▸ **Stated problem**:
Print the full listing exactly.
━━━ Raw data
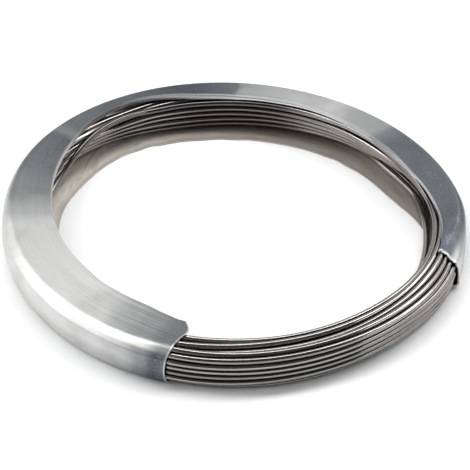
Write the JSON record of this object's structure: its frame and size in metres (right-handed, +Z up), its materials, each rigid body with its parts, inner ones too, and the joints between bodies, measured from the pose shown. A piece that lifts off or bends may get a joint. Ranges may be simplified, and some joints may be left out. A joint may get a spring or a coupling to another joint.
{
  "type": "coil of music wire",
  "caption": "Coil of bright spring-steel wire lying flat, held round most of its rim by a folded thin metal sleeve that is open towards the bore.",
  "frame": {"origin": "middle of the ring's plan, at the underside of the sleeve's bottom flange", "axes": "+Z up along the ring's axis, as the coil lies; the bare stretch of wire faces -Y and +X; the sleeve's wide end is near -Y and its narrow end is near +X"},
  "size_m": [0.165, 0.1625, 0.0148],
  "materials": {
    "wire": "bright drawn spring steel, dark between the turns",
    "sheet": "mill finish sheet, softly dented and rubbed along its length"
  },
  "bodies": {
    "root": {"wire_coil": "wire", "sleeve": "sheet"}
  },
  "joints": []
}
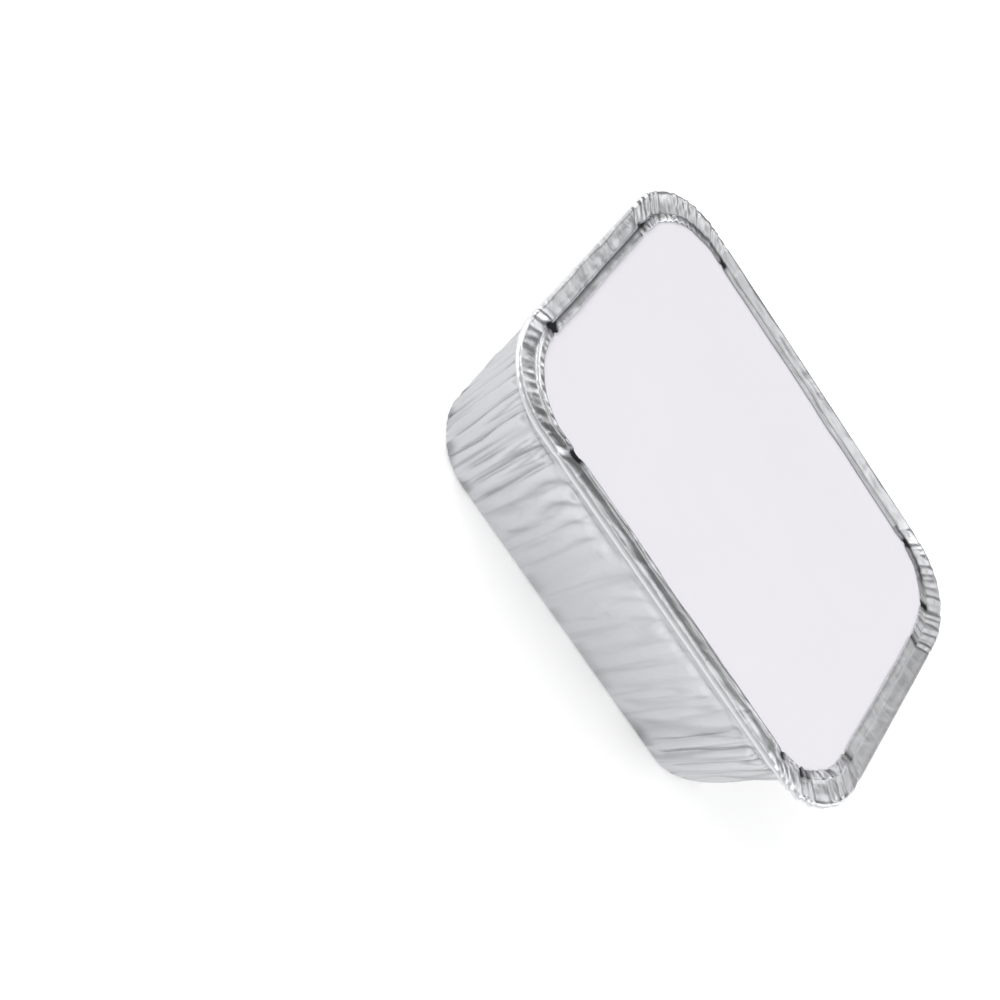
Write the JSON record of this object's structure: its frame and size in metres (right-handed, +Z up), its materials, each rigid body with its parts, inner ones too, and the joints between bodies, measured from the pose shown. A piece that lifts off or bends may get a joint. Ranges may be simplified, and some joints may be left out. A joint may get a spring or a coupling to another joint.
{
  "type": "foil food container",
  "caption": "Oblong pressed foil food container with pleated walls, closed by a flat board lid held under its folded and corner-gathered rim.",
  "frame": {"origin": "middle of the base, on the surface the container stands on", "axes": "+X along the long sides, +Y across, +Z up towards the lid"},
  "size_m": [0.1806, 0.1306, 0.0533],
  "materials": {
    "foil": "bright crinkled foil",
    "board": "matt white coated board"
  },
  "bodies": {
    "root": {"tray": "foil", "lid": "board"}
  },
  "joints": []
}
━━━━━━
▸ **Response to the exercise**:
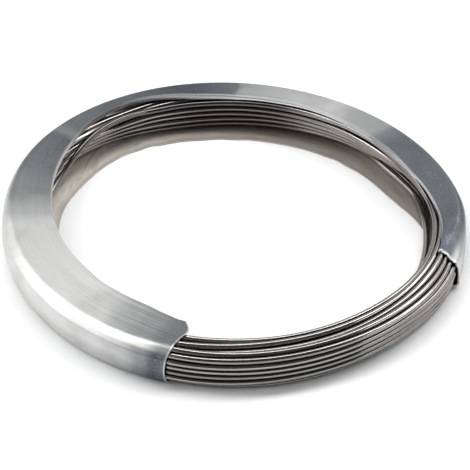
Write the JSON record of this object's structure: its frame and size in metres (right-handed, +Z up), its materials, each rigid body with its parts, inner ones too, and the joints between bodies, measured from the pose shown. A piece that lifts off or bends may get a joint. Ranges may be simplified, and some joints may be left out. A joint may get a spring or a coupling to another joint.
{
  "type": "coil of music wire",
  "caption": "Coil of bright spring-steel wire lying flat, held round most of its rim by a folded thin metal sleeve that is open towards the bore.",
  "frame": {"origin": "middle of the ring's plan, at the underside of the sleeve's bottom flange", "axes": "+Z up along the ring's axis, as the coil lies; the bare stretch of wire faces -Y and +X; the sleeve's wide end is near -Y and its narrow end is near +X"},
  "size_m": [0.165, 0.1625, 0.0148],
  "materials": {
    "wire": "bright drawn spring steel, dark between the turns",
    "sheet": "mill finish sheet, softly dented and rubbed along its length"
  },
  "bodies": {
    "root": {"wire_coil": "wire", "sleeve": "sheet"}
  },
  "joints": []
}
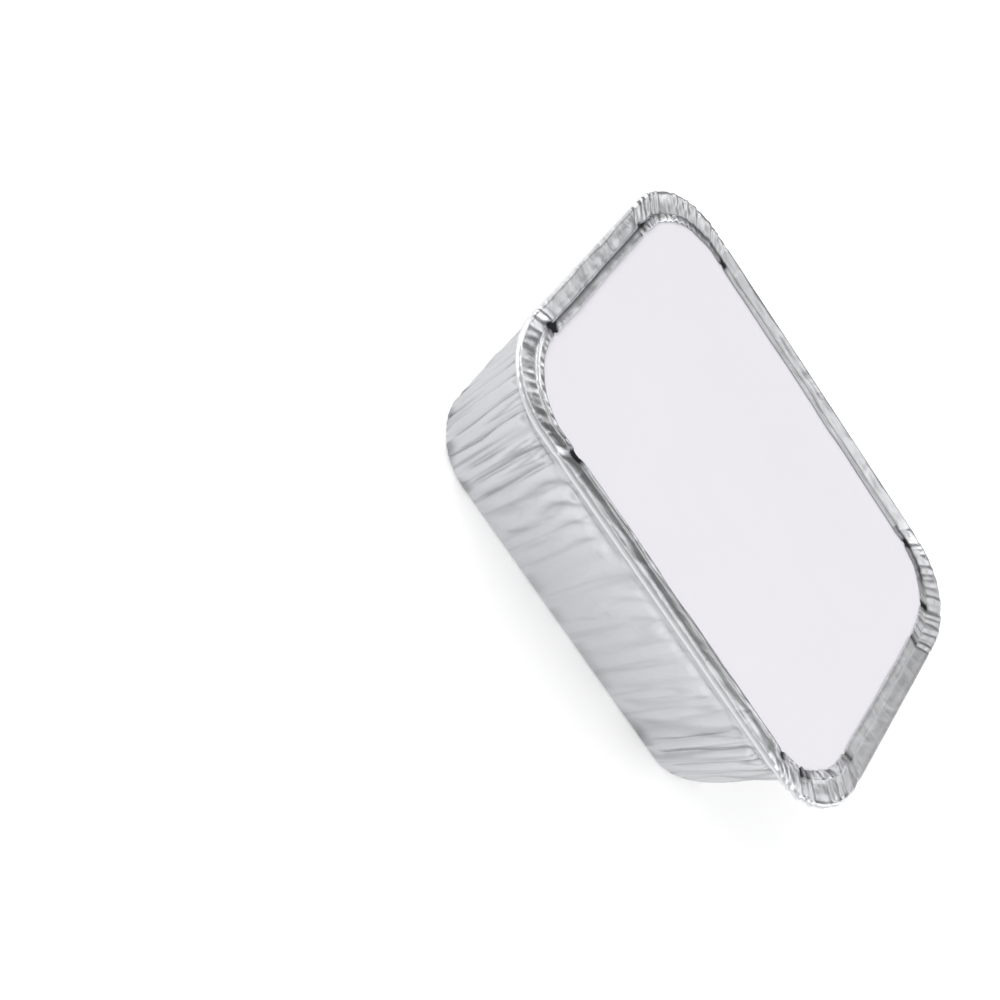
Write the JSON record of this object's structure: its frame and size in metres (right-handed, +Z up), its materials, each rigid body with its parts, inner ones too, and the joints between bodies, measured from the pose shown. A piece that lifts off or bends may get a joint. Ranges may be simplified, and some joints may be left out. A joint may get a spring or a coupling to another joint.
{
  "type": "foil food container",
  "caption": "Oblong pressed foil food container with pleated walls, closed by a flat board lid held under its folded and corner-gathered rim.",
  "frame": {"origin": "middle of the base, on the surface the container stands on", "axes": "+X along the long sides, +Y across, +Z up towards the lid"},
  "size_m": [0.1806, 0.1306, 0.0533],
  "materials": {
    "foil": "bright crinkled foil",
    "board": "matt white coated board"
  },
  "bodies": {
    "root": {"tray": "foil", "lid": "board"}
  },
  "joints": []
}